I think it’s not coincidental that from ancient times, we Vietnamese have had the custom of worshipping Professions, and the Creators of professions. It seems that the word “Profession” stands for something sacred, something spiritual that belongs to the realm of human integrity. It far transcends the world of objects made by clever hands.
Now let’s go back to the topic of money. If I were greedy for money, I would long ago have fallen into some deadly trap. When I begin a project or embark on a film, it is never because of the money I might gain from it, or for fame, or to please somebody; and I absolutely do not do it to obtain a promotion. I take the pursuit of my profession seriously, and when I engage in professional work I focus on one thing only: will it be useful? Will it make viewers happy?

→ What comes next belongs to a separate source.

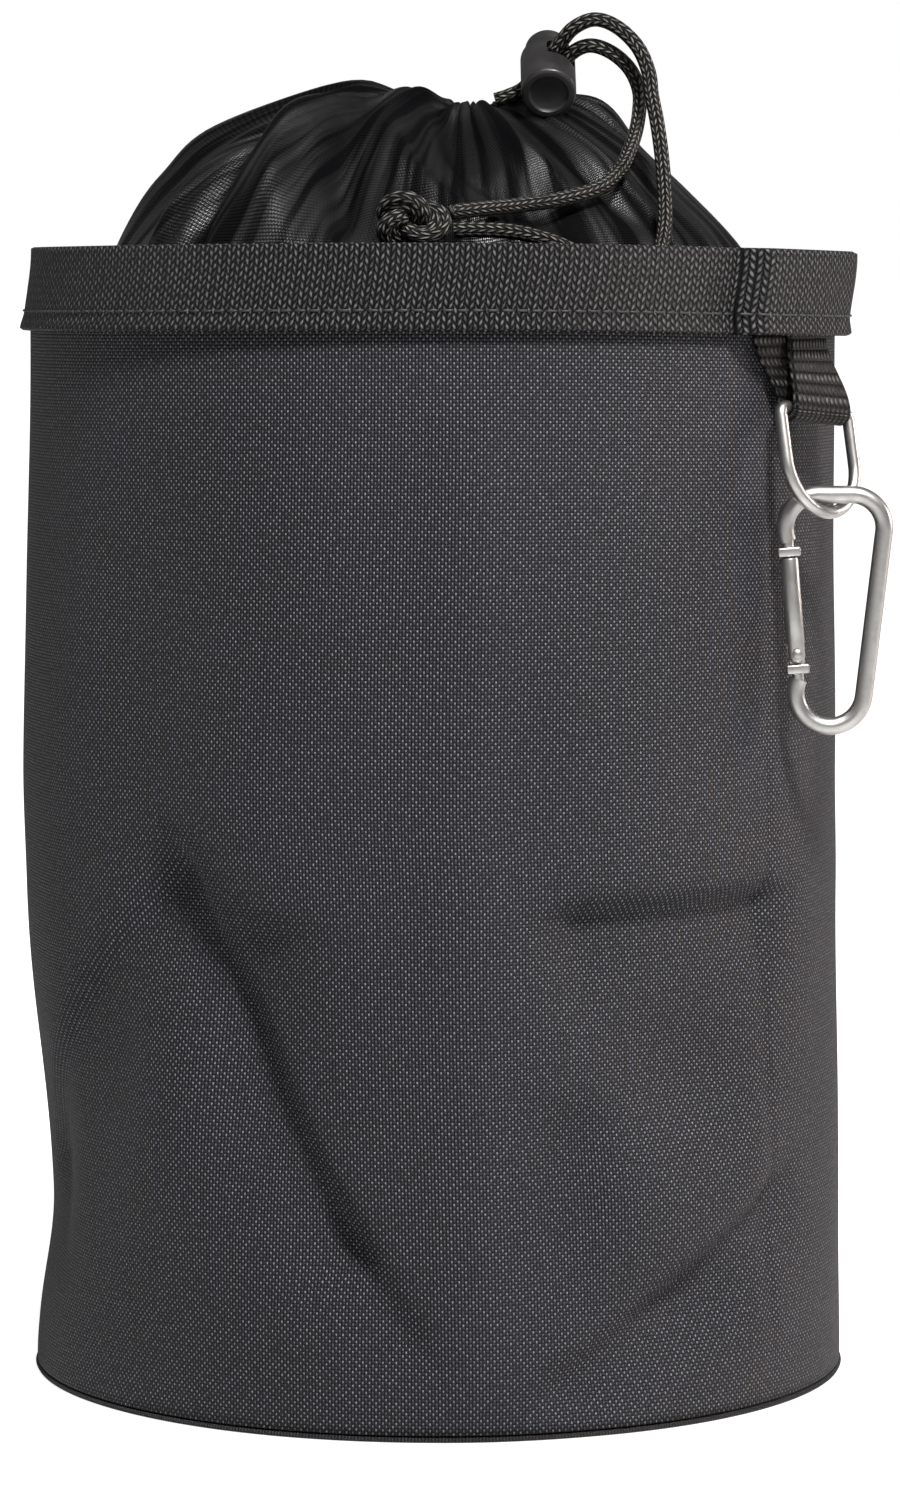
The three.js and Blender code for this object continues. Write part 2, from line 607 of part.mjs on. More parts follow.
function webbingLoop() {
  const columns = 4;
  const rings = loopStations().map(({ middle, across, outward, side, dish }) => {
    const point = (k, face) => {
      const offCentre = (k / columns - 0.5) * LOOP_WIDTH;
      const sag = (dish * offCentre ** 2) / (2 * BODY_RADIUS);
      return middle
        .clone()
        .addScaledVector(across, offCentre)
        .addScaledVector(outward, (face * LOOP_THICKNESS) / 2 - side * sag);
    };
    const ks = Array.from({ length: columns + 1 }, (_, k) => k);
    return [...ks.map((k) => point(k, 1)), ...ks.toReversed().map((k) => point(k, -1))];
  });
  return cappedLoft(rings);
}

// The ring's own frame: X along the bar, Z up in the ring's plane, which leans off the wall.
function ringFrame() {
  const along = ringRun();
  const up = UP.clone().multiplyScalar(Math.cos(radians(RING_LEAN)));
  up.addScaledVector(awayFacing(RING_FACING), -Math.sin(radians(RING_LEAN)));
  up.addScaledVector(along, -up.dot(along)).normalize();
  return new THREE.Matrix4().makeBasis(along, up.clone().cross(along), up).setPosition(barMiddle());
}

// Points on an arc in the XZ plane, from one angle to another.
function arcPoints(x, z, radius, from, to, steps) {
  return Array.from({ length: steps + 1 }, (_, i) => {
    const turn = radians(mix(from, to, i / steps));
    return new THREE.Vector3(x + radius * Math.cos(turn), 0, z + radius * Math.sin(turn));
  });
}

function ringOutline() {
  const half = RING_HALF_WIDTH;
  return [
    ...arcPoints(half - RING_CORNER, -RING_CORNER, RING_CORNER, 90, 0, 3),
    ...arcPoints(0, half - RING_DROP, half, 0, -180, 14),
    ...arcPoints(RING_CORNER - half, -RING_CORNER, RING_CORNER, 180, 90, 3),
  ];
}

const ringBowMiddle = () => new THREE.Vector3(0, 0, -RING_DROP).applyMatrix4(ringFrame());

// The hook's own frame: X across its plane, Z up, origin at the top of its rod's middle line.
function hookFrame() {
  const across = alongFacing(HOOK_FACING);
  const origin = ringBowMiddle();
  origin.addScaledVector(UP, (RING_WIRE + HOOK_ROD) / 2 + 2 * GAP);
  origin.addScaledVector(across, -HOOK_LINK_ACROSS);
  return new THREE.Matrix4().makeBasis(across, UP.clone().cross(across), UP).setPosition(origin);
}

// The hook's rod from its nose over the top, down the straight side and round the lower end.
function hookRoute() {
  const corner = HOOK_WIDTH / 2 - HOOK_TOP_BEND;
  return [
    ...arcPoints(-corner, -HOOK_TOP_BEND, HOOK_TOP_BEND, 180 + HOOK_NOSE_TURN, 90, 7),
    ...arcPoints(corner, -HOOK_TOP_BEND, HOOK_TOP_BEND, 90, -4, 6),
    ...arcPoints(HOOK_LOW_SHIFT, HOOK_LOW_BEND - HOOK_SPAN, HOOK_LOW_BEND, -6, -180 - HOOK_FOOT_TURN, 12),
  ];
}
const HOOK_POINTS = hookRoute();

// The line of the gate, from the nose down to the lower end of the rod.
const GATE_TOP = HOOK_POINTS[0];
const GATE_FOOT = HOOK_POINTS[HOOK_POINTS.length - 1];
const GATE_LINE = GATE_FOOT.clone().sub(GATE_TOP);
const GATE_LEAN = Math.atan2(GATE_LINE.x, -GATE_LINE.z);
const RIVET_ABOVE_FOOT = GATE_NECK_LENGTH + GATE_BLOCK_HEIGHT + GAP + GATE_DIAMETER / 2;
const RIVET_BELOW_TOP = GATE_LINE.length() - RIVET_ABOVE_FOOT;

// A frame on the gate's line, at a distance below its top: Y along the line, Z through the hook.
function gateFrame(below) {
  const place = GATE_TOP.clone().addScaledVector(GATE_LINE.clone().normalize(), below);
  return new THREE.Matrix4()
    .makeTranslation(place.x, place.y, place.z)
    .multiply(new THREE.Matrix4().makeRotationY(-GATE_LEAN))
    .multiply(turnedToZ);
}

// A bar through the hook at the rivet.
const crossRod = (radius, length, sides) =>
  rodSolid(radius, length, sides, gateFrame(RIVET_BELOW_TOP).multiply(turnedToZ));

function hookFrameSolid() {
  const rod = solidOf(cappedLoft(tubeRings(HOOK_POINTS, HOOK_ROD / 2, ROD_SIDES, false)));
  const overlap = 0.6;
  const end = (below, downwards) => {
    const frame = (distance) => gateFrame(below + downwards * distance);
    const neck = rodSolid(
      GATE_NECK_DIAMETER / 2,
      GATE_NECK_LENGTH + 2 * overlap,
      ROD_SIDES,
      frame(GATE_NECK_LENGTH / 2),
    );
    const place = frame(GATE_NECK_LENGTH + GATE_BLOCK_HEIGHT / 2);
    return neck.add(boxSolid(GATE_BLOCK_WIDTH, GATE_BLOCK_HEIGHT, GATE_BLOCK_THICKNESS, place));
  };
  const tongueRadius = GATE_DIAMETER / 2 - GAP;
  const tongueLength = RIVET_ABOVE_FOOT - GATE_NECK_LENGTH - GATE_BLOCK_HEIGHT + overlap;
  const tonguePlace = gateFrame(RIVET_BELOW_TOP + tongueLength / 2);
  const tongue = boxSolid(2 * tongueRadius, tongueLength, TONGUE_THICKNESS, tonguePlace)
    .add(crossRod(tongueRadius, TONGUE_THICKNESS, 16))
    .subtract(crossRod(RIVET_DIAMETER / 2 + GAP, 2 * HOOK_ROD, 12));
  return geometryOf(rod.add(end(0, 1)).add(end(GATE_LINE.length(), -1)).add(tongue));
}

function hookGate() {
  const radius = GATE_DIAMETER / 2;
  const top = GATE_NECK_LENGTH + GATE_BLOCK_HEIGHT + GAP;
  const length = RIVET_BELOW_TOP - top;
  const bar = rodSolid(radius, length + radius, 14, gateFrame(top + (length + radius) / 2));
  const rounded = boxSolid(4 * radius, length, 4 * radius, gateFrame(top + length / 2)).add(
    crossRod(radius, 4 * radius, 16),
  );
  const slotHeight = 2 * (radius + GAP);
  const slot = boxSolid(4 * radius, slotHeight, TONGUE_THICKNESS + 2 * GAP, gateFrame(RIVET_BELOW_TOP));
  const hole = crossRod(RIVET_DIAMETER / 2 + GAP, 4 * radius, 12);
  return geometryOf(bar.intersect(rounded).subtract(slot).subtract(hole));
}

function gateRivet() {
  const half = GATE_DIAMETER / 2 + GAP;
  const tip = half + RIVET_HEAD_HEIGHT;
  const head = RIVET_HEAD_DIAMETER / 2;
  const bar = RIVET_DIAMETER / 2;
  const points = [
    [0, -tip],
    [0.6 * head, -tip],
    [head, -half],
    [bar, -half],
    [bar, half],
    [head, half],
    [0.6 * head, tip],
    [0, tip],
  ].map(([radius, height]) => new THREE.Vector2(radius, height));
  const place = gateFrame(RIVET_BELOW_TOP).multiply(turnedToZ);
  return new THREE.LatheGeometry(points, 12).applyMatrix4(place);
}

addPiece("body_panel", bodyPanel(), "coated_cloth");
addPiece("base_panel", basePanel(), "coated_cloth");
addPiece("rim_band", rimBand(), "webbing");
addPiece("collar", collar(), "lining_cloth");
addPiece("drawstring_a", strand(STRAND_A_ROUTE), "cord");
addPiece("drawstring_b", strand(STRAND_B_ROUTE), "cord");
addPiece("drawstring_knot", knot(), "cord");
addPiece("cord_lock_barrel", lockBarrel(), "plastic", lockFrame());
addPiece("cord_lock_plunger", lockPlunger(), "plastic", lockFrame());
addPiece("webbing_loop", webbingLoop(), "webbing");
addPiece("d_ring", closedLoft(tubeRings(ringOutline(), RING_WIRE / 2, 8, true)), "steel", ringFrame());
addPiece("carabiner_frame", hookFrameSolid(), "steel", hookFrame());
addPiece("carabiner_gate", hookGate(), "steel", hookFrame());
addPiece("gate_rivet", gateRivet(), "steel", hookFrame());

export default group;
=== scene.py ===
"""A clothespin bag on a pale floor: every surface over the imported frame, in metres, +Z up, -Y the front."""

import json
import logging
import math
from collections.abc import Callable, Sequence
from dataclasses import dataclass, field
from enum import Enum

import bmesh
import bpy
from mathutils import Matrix, Vector

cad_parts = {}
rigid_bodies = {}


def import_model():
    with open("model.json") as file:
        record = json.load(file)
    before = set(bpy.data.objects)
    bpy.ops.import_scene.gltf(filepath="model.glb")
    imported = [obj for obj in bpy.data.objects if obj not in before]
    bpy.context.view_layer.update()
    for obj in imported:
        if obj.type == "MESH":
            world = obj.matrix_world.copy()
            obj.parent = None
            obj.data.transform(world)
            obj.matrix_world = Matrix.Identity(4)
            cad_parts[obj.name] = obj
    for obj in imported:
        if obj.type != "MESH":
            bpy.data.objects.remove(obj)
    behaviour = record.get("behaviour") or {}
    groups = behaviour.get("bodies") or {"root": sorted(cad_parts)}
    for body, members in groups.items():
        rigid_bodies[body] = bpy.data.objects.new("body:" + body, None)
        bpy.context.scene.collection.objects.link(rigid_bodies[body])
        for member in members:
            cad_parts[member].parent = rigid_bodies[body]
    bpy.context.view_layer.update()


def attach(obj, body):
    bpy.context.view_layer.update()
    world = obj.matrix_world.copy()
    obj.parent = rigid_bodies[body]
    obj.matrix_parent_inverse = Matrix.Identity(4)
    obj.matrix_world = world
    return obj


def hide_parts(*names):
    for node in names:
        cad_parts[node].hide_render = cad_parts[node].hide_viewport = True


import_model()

log = logging.getLogger("clothespin_bag")

MM = 0.001  # the shapes below are worked out in millimetres
GAP = 0.3  # clearance between pieces that touch
UP = Vector((0, 0, 1))
MERGE = 1e-6  # points nearer than this, in metres, are one
FINE_STEPS = 600  # steps in which a curve's length is measured

Place = Callable[[float, float], Vector]
Station = tuple[Vector, Vector, Vector, float, float]
Row = dict[str, float]


class Body(str, Enum):
    """The rigid bodies that the pieces ride on."""

    BAG = "bag"
    RING = "ring"
    CARABINER = "carabiner"
    GATE = "gate"
    PLUNGER = "plunger"


def mix(low: float, high: float, share: float) -> float:
    """The value at a share of the way from low to high."""
    return low + (high - low) * share


def smooth(share: float) -> float:
    """A share from 0 to 1, eased at both ends."""
    share = min(1.0, max(0.0, share))
    return share * share * (3 - 2 * share)


def hump(distance: float, half_width: float) -> float:
    """A bell of height 1 round distance 0."""
    return math.exp(-((distance / half_width) ** 2))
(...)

On reflection, I want to say to my young colleagues, the documentary film-makers who are now just about the age I was fifty years ago, that: when you begin making a film, try to express what you think, what deeply concerns you, and what you think will be useful to society, in a sincere and honest manner.
People say that the word tiền (money) is often conjoined with the word bạc (silver, or “ingratitude”). This principle is as old as the earth, but I grow sad when I reflect that today, money makes people far more ungrateful and wicked than in former times.